Outcome: This project aimed to analyze the caching behavior of public DNS providers. Specifically, it focused on understanding how multiple caches within each PoP handle user queries. We ran parallel measurements from all Ark Vantage Points (VPs) . We selected a subset of domains from the Tranco list and conducted 30 measurements per resolver for each domain to ensure a comprehensive understanding of cache behavior. These measurements allowed us to aggregate cache counts by domain and compare the caching behavior of popular DNS providers, such as Google’s 8.8.8.8 and Quad9 (9.9.9.9).

Our results showed that countries like the U.S. and Singapore had higher cache counts for Google Public DNS, while Quad9 typically had lower cache counts, suggesting stricter caching policies or lower cache retention. The U.S. region had notably higher cache counts, likely due to stronger caching policies or higher query volume.

For Cloudflare, we observed that the maximum cache count was usually 1, in line with the TruffleHunter paper, but in some cases, it reached 2, deviating from the expected behavior.

TracerouteTrigger: Trigger real-time (Ark) measurements based on background (Atlas) probes

Background: RIPE Atlas has broad coverage but limited ability to perform reactive measurements. Meanwhile, we hypothesize that reactive measurements based on signal in RPKI/BGP/Atlas are a good method for outage detection. This project is similar to (and may be merged with) project TracerouteTrigger during hackathon.

Mission: A potential synergy is to leverage Ark for real-time measurements that react to changes in Atlas background measurements. (Can also use Ark’s background measurements as an alternative) (BGP) Monitor close-to-real-time BGP updates (RIS-live, RIS kafka (proof of concept, can be available) or other BGP feed, e.g. routeviews BGP) and reactively probe prefixes that had an announcement change. Note tradeoff (effectively, a ROC curve) between probing too often and probing only the tail-end of an event.

Intended Outcomes:

Use continuous RIPE Atlas measurements (for example, probe https://docs.google.com/document/d/1XyH6BtPemixVz-ftCknu1VYihg0_DSnCic9tYdSJzNA/edit?tab=t.2nfhgah2g6p4measurements from the anchor mesh) to determine baseline behaviour (path length, latency).
Sample from outliers + baseline to do more intensive reactive measurements using Ark. e.g. baseline latency shift between countries
reactively start measuring the loss to pingable IP addresses in target AS/country.
(BGP) Have a stream of (probabilistic, temporal) transient events in BGP that are possible signal for outages or routing changes
Determine the reference level (latency, path length, …) for targets and use active measurements to improve the reference data and for confirming the signal
Evaluate what thresholds in the BGP signal are enough signal to actively probe.
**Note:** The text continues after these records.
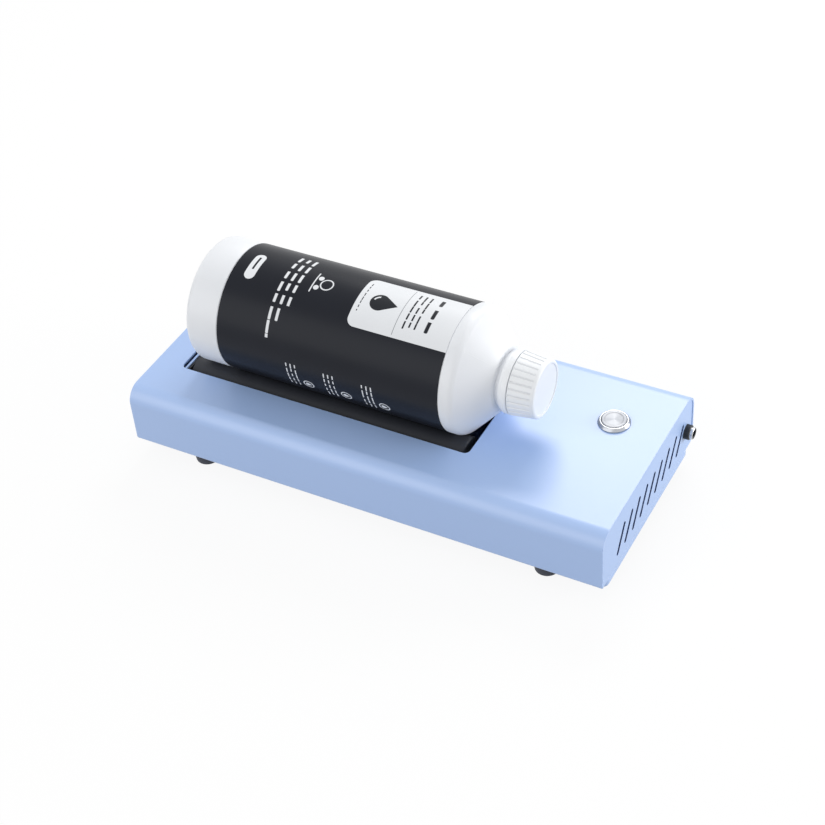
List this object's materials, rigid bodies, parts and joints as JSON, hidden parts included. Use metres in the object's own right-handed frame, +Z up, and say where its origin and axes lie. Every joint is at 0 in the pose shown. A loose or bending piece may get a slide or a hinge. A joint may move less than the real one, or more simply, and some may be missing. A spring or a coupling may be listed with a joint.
{
  "type": "bottle roller shaker",
  "caption": "Low folded-sheet casing whose rubber rollers turn a lying bottle to keep its ink mixed, with a push-button on top and a power jack and slanted vents in one end.",
  "frame": {"origin": "centre of the bounding box, on the surface that the feet stand on", "axes": "+X along the casing to the end with the vents and the jack, +Y to the back, +Z up; the bottle's cap points to +X"},
  "size_m": [0.3556, 0.152, 0.1384],
  "materials": {
    "powder_coat": "pale periwinkle powder coat, satin",
    "plated_steel": "zinc plated, dull",
    "stainless": "turned and lightly polished",
    "button_face": "spun, fine rings and radial sheen",
    "shaft_steel": "ground",
    "bearing_steel": "polished",
    "roller_rubber": "ground black rubber, matt",
    "pad_rubber": "moulded black rubber, matt",
    "foot_rubber": "moulded black rubber, matt",
    "gear_plastic": "natural acetal",
    "motor_steel": "nickel plated can",
    "black_plastic": "fine moulded grain",
    "gasket_rubber": "smooth",
    "brass": "tinned brass blades",
    "jack_metal": "nickel plated",
    "spring_steel": "drawn wire",
    "bottle_plastic": "blown polyethylene, soft gloss",
    "cap_plastic": "moulded polypropylene, satin",
    "liner_foam": "closed-cell foam",
    "label_film": "matt black film",
    "ink": "opaque white liquid",
    "lead_black": "smooth insulation",
    "lead_red": "smooth insulation"
  },
  "bodies": {
    "base": {"top_cover": "powder_coat", "left_end_panel": "powder_coat", "right_end_panel": "powder_coat", "base_tray": "powder_coat", "foot_screws": "plated_steel", "cover_standoffs": "plated_steel", "floor_screws": "plated_steel", "left_bracket": "powder_coat", "right_bracket": "powder_coat", "left_end_pad": "pad_rubber", "right_end_pad": "pad_rubber", "motor_gearbox": "motor_steel", "motor_can": "motor_steel", "motor_end_cap": "black_plastic", "motor_terminals": "brass", "motor_bracket": "plated_steel", "motor_screws": "plated_steel", "switch_bezel": "stainless", "switch_gasket": "gasket_rubber", "switch_spring": "spring_steel", "switch_nut": "stainless", "switch_body": "black_plastic", "switch_terminals": "brass", "jack_body": "jack_metal", "jack_nut": "black_plastic", "jack_sleeve": "black_plastic", "jack_pin": "jack_metal", "jack_terminals": "brass", "foot_back_left": "foot_rubber", "foot_front_left": "foot_rubber", "foot_back_right": "foot_rubber", "foot_front_right": "foot_rubber", "front_left_bearing": "bearing_steel", "front_right_bearing": "bearing_steel", "rear_left_bearing": "bearing_steel", "rear_right_bearing": "bearing_steel", "lead_jack_to_switch": "lead_red", "lead_switch_to_motor": "lead_red", "lead_motor_to_jack": "lead_black"},
    "front_roller": {"front_roller_sleeve": "roller_rubber", "front_roller_shaft": "shaft_steel", "front_roller_clips": "spring_steel", "roller_gear": "gear_plastic"},
    "rear_roller": {"rear_roller_sleeve": "roller_rubber", "rear_roller_shaft": "shaft_steel", "rear_roller_clips": "spring_steel"},
    "motor_rotor": {"motor_shaft": "shaft_steel", "motor_pinion": "gear_plastic"},
    "button": {"switch_button": "button_face"},
    "ink": {"ink_fill": "ink"},
    "bottle": {"bottle_shell": "bottle_plastic", "bottle_label": "label_film", "tamper_band": "cap_plastic"},
    "liner": {"cap_liner": "liner_foam"},
    "cap": {"bottle_cap": "cap_plastic"}
  },
  "joints": [
    {"name": "front_roller_spin", "type": "hinge", "parent": "base", "child": "front_roller", "pos_m": [0, -0.0275, 0.0456], "axis": [1, 0, 0], "continuous": true},
    {"name": "rear_roller_spin", "type": "hinge", "parent": "base", "child": "rear_roller", "pos_m": [0, 0.0275, 0.0456], "axis": [1, 0, 0], "continuous": true},
    {"name": "motor_spin", "type": "hinge", "parent": "base", "child": "motor_rotor", "pos_m": [0, -0.0275, 0.0286], "axis": [1, 0, 0], "continuous": true},
    {"name": "button_press", "type": "slide", "parent": "base", "child": "button", "axis": [0, 0, -1], "range_m": [0, 0.0018], "stiffness_N_per_m": 700, "springref_m": -0.002, "deforming": ["switch_spring"]},
    {"name": "bottle_lift", "type": "slide", "parent": "base", "child": "ink", "axis": [0, 0, 1], "range_m": [0, 0.12]},
    {"name": "bottle_spin", "type": "hinge", "parent": "ink", "child": "bottle", "pos_m": [0, 0, 0.09484], "axis": [1, 0, 0], "continuous": true},
    {"name": "cap_slide", "type": "slide", "parent": "bottle", "child": "liner", "axis": [1, 0, 0], "range_m": [0, 0.00801]},
    {"name": "cap_turn", "type": "hinge", "parent": "liner", "child": "cap", "pos_m": [0, 0, 0.09484], "axis": [1, 0, 0], "range_deg": [0, 720]}
  ],
  "couplings": [
    {"joint": "front_roller_spin", "follows": "bottle_spin", "ratio": -3.488},
    {"joint": "rear_roller_spin", "follows": "bottle_spin", "ratio": -3.488},
    {"joint": "motor_spin", "follows": "bottle_spin", "ratio": 3.924},
    {"joint": "cap_slide", "follows": "cap_turn", "m_per_rad": 0.00063662}
  ]
}
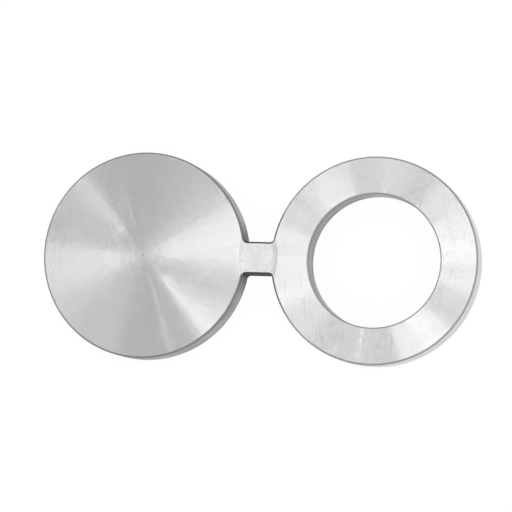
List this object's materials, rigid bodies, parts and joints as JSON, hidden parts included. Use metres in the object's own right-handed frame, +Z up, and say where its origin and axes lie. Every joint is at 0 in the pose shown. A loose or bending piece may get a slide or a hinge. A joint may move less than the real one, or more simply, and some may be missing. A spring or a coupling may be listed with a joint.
{
  "type": "spectacle blind",
  "caption": "Flat steel spectacle blind: a solid disc and an open ring of equal outside size on a short narrow web, turned end for end to shut or open a pipe joint.",
  "frame": {"origin": "middle of the web on the underside, half way between the two centres, with the blind lying flat", "axes": "+X from the solid disc to the open ring, +Y across the web in the plane of the plate, +Z up through the plate, along the pipe"},
  "size_m": [0.358, 0.168, 0.024],
  "materials": {
    "turned_steel": "faces and rims turned bright, web ground matt"
  },
  "bodies": {
    "root": {"spectacle_blind": "turned_steel"}
  },
  "joints": []
}
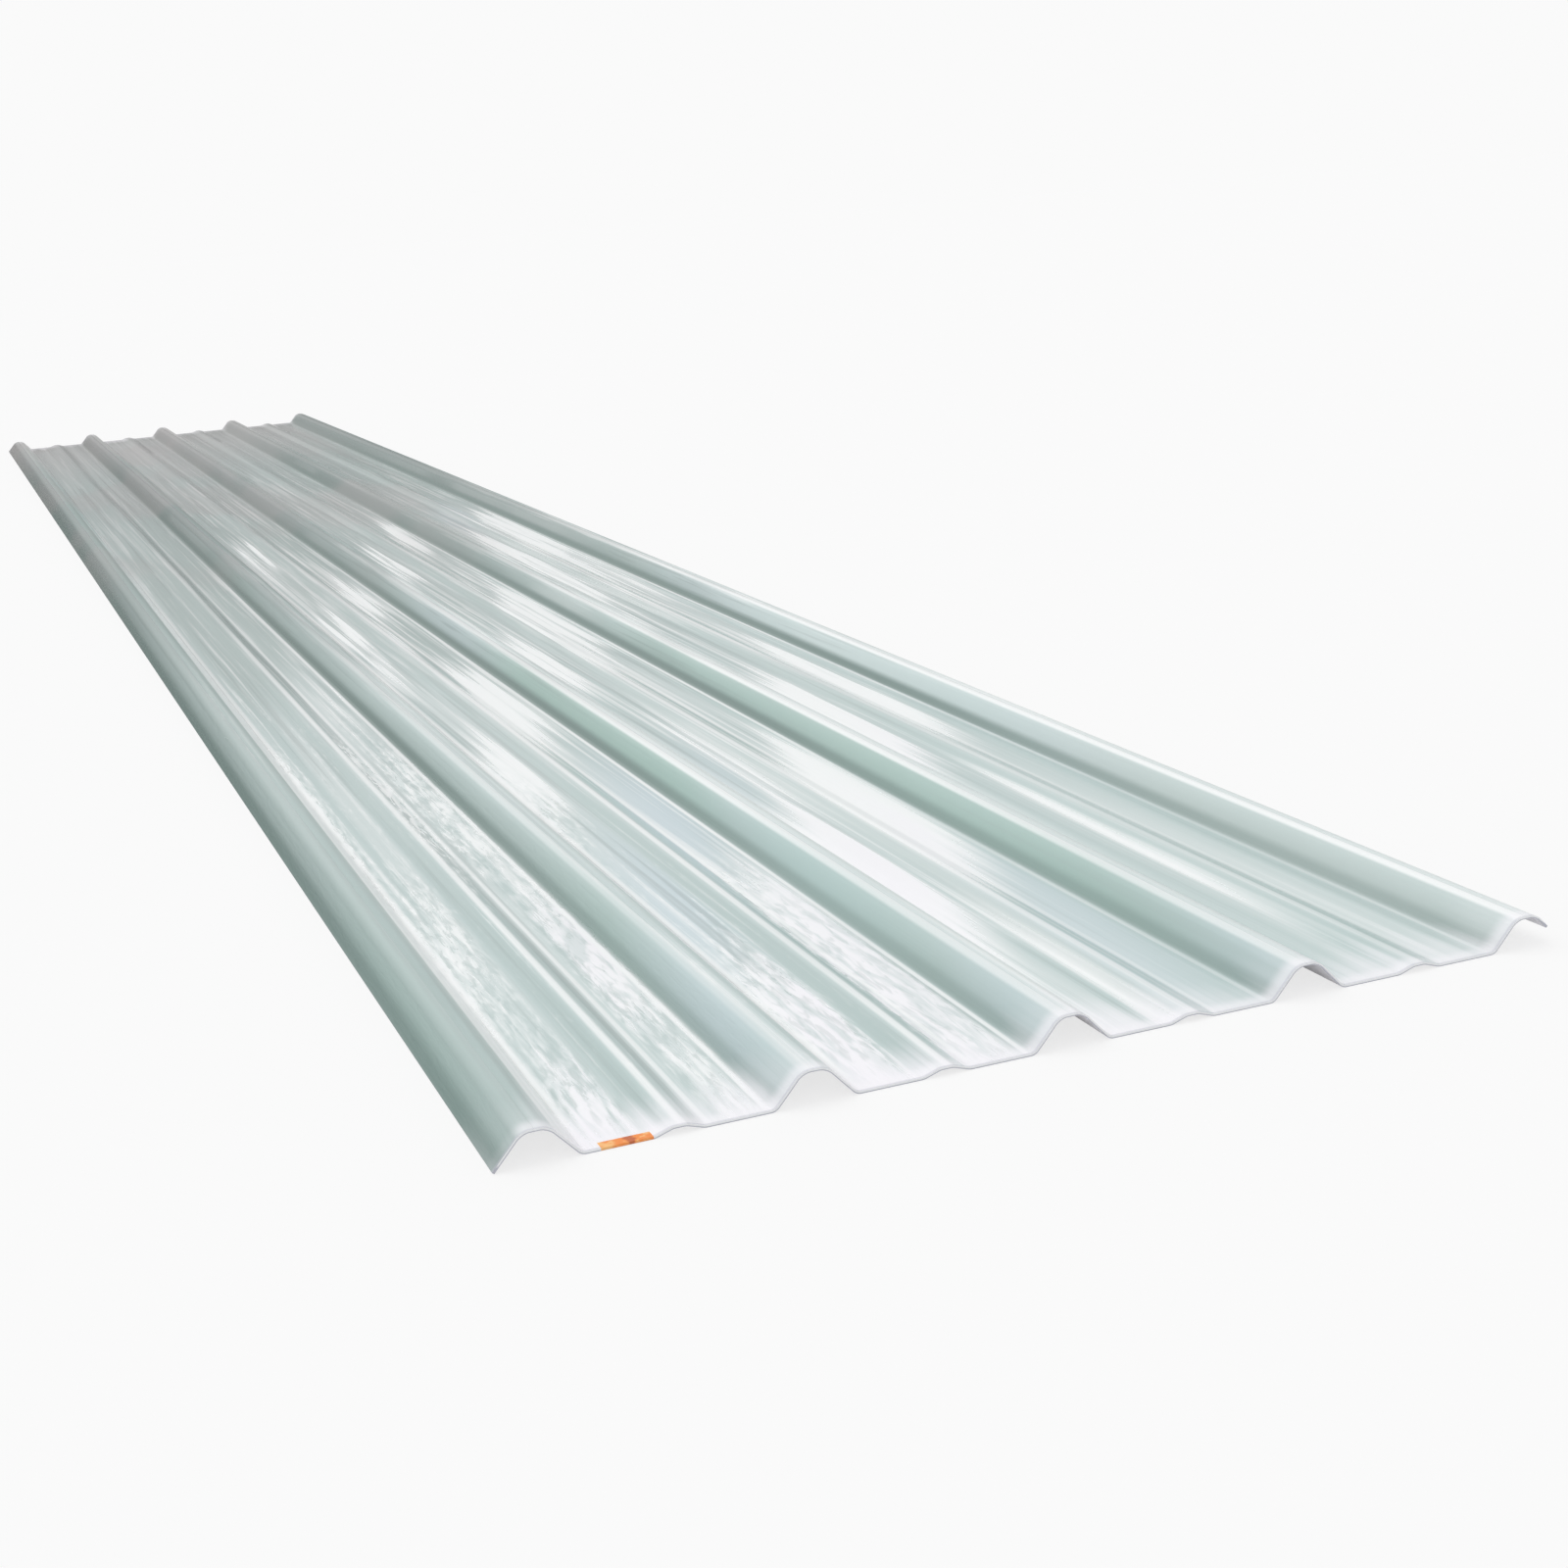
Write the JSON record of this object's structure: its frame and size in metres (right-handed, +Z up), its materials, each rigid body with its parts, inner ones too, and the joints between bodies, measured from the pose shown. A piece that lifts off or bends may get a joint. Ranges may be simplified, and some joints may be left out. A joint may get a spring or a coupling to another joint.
{
  "type": "corrugated fibreglass sheet",
  "caption": "Long translucent fibreglass roof sheet with round-topped ribs, flat pans with a low swage, a full lap leg and a short one.",
  "frame": {"origin": "middle of the sheet's width and length, on the plane under its pans", "axes": "+Y along the ribs, +X across them from the full leg towards the short leg, +Z up, towards the crests"},
  "size_m": [0.894, 5.8, 0.027],
  "materials": {
    "fibreglass": "glossy, translucent"
  },
  "bodies": {
    "root": {"roof_sheet": "fibreglass"}
  },
  "joints": []
}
Shepherds: Ties de Kock (RIPE NCC)

Team Members: Lion Steger (TU Munich), Max Gao (CAIDA/UC San Diego), Alex Maennel (TU Dresden), Johannes Zirngibl (Max Planck Institute for Informatics)

Outcome:

Our system performed traceroutes from all Ark nodes to a pingable IP address in the target prefix almost instantly (first packet: < 0.5s) after an event was detected. Our system targeted a known pingable IP address (via the ISI hitlist) in the prefix for which the event was detected.

We detected events using outlier detection on the continuous RIPE Atlas Anchor Mesh measurements, as well as by monitoring which prefixes experienced a recent RPKI change. Our RPKI stream is close to real-time by monitoring of 10+ RPKI vantage points.

We evaluated the routing changes by comparing the result to traceroutes from the ITDK Internet Topology Data Kit. This is a sparse baseline (we only have the ground truth from one Ark probe).

Future work is to evaluate the dynamic changes in routing after an event, potentially even measuring the ground truth before an RPKI ROA starts to affect Internet routing.

Using Public-Cloud-Providers for opportunistic passive network measurements

Background: Nowadays many internet services are deployed in public clouds. Measuring the Internet background radiation such a service receives is important to understand potential security threats. Traditional telescopes may not provide all the visibility needed, so another lens in the cloud, living next to the Internet services, seems like a promising idea to get important insights.

Mission: Leverage spot instances and similar cloud-specific services (e.g. Lambda) to build a widely distributed network telescope. It should work on major public cloud providers using a uniform interface.

Intended Outcomes:

A list of cloud services and providers that can capture traffic.
A cost/benefit analysis of the services, providers and associated IP leasing.
A uniform interface to schedule measurements and collect results.
Evaluation of whether its possible to influence IP allocation.

Shepherd: Bernhard Degen (U Twente/CAIDA), Nils Kempen (University of Muenster), Ricky Mok (CAIDA/UC San Diego)

Team Members: Syed Mujtaba (CAIDA/UC San Diego), Tanmay Nale (CAIDA/UC San Diego)

Outcome: This graph shows (a subset of) Ark monitors at most five (responsive) hops from DigitalOcean regions. It was created by tracing all VMs in regions that we have in 4 cloud providers from 5 random Ark nodes for each VM. Subsequently, we imported the traceroutes into Neo4j, along with region, Ark monitor and cloud providers information.